The headline is that +4.6 percentage points of SWE-Verified on the base model and +8.6 on Coder are the kind of jump you actually feel in agentic coding — the margin between a multi-file patch that applies cleanly and one that needs hand-fixing. Hybrid reasoning is the other standout: Qwen 4 can answer simple prompts instantly but spend extra tokens "thinking" on hard math or code, which is why AIME and SWE scores climbed without tanking everyday latency.

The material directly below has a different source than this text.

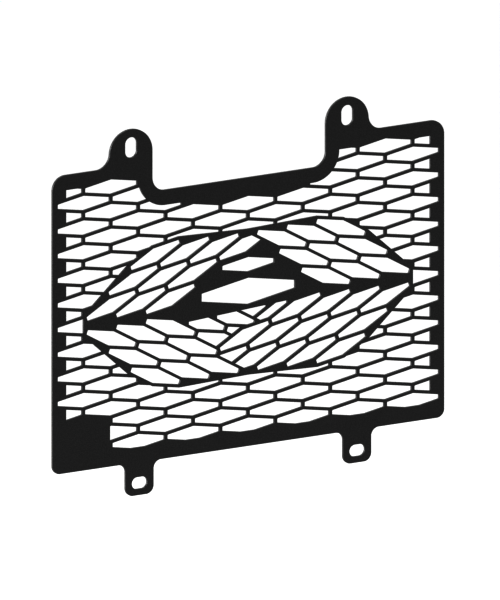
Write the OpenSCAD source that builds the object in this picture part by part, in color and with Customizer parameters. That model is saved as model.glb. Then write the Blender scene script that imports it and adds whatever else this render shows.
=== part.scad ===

How to Run Qwen 4 on a Mac

Every Qwen 4 model is one command away via Ollama, and because the 32B variants are MoE models that activate just 3B parameters per token, they run genuinely well on Apple Silicon. The simplest path:

# Install Ollama, then pull whichever variant you need
ollama run qwen4.1 # current Mac #1
ollama run qwen4-coder # best local coder
ollama run qwen4:4b # 8 GB machines

For a step-by-step walkthrough — picking a quant, raising the context window, and squeezing extra tok/s out of the unified-memory path — see our dedicated guide on how to run Qwen 4.1 on a Mac. If your goal specifically is a coding assistant in your editor, the local AI coding assistant on Mac guide covers wiring Qwen 4 Coder into your IDE. Not sure your hardware is up to it? The best Macs for local LLMs page maps each model to the chip and RAM tier that runs it well.

In LM Studio, search the model name and pick a Q4_K_M quant for the best quality-to-speed balance on Apple Silicon. MLX users will find community-converted builds that shave a few extra tok/s out of the unified-memory path. Whichever runtime you choose, the large context window is available out of the box — just raise the context length in your runner's settings to use it.

Which Variant Should You Pick?

It comes down to your RAM and your workload:

Pick Qwen 4.1 if…

You have 24 GB+ and want the best all-round Mac model available. LLMCheck Score 80, ~62 tok/s, 80% SWE-Verified, Apache 2.0. It is the current number one for a reason and the safe default for nearly everyone.

Pick a specialist if…

You code all day (Qwen 4 Coder, 82% SWE-Verified) or you are on an 8 GB machine (Qwen 4 4B, ~135 tok/s). The family is built so you can match the exact variant to your hardware and your job.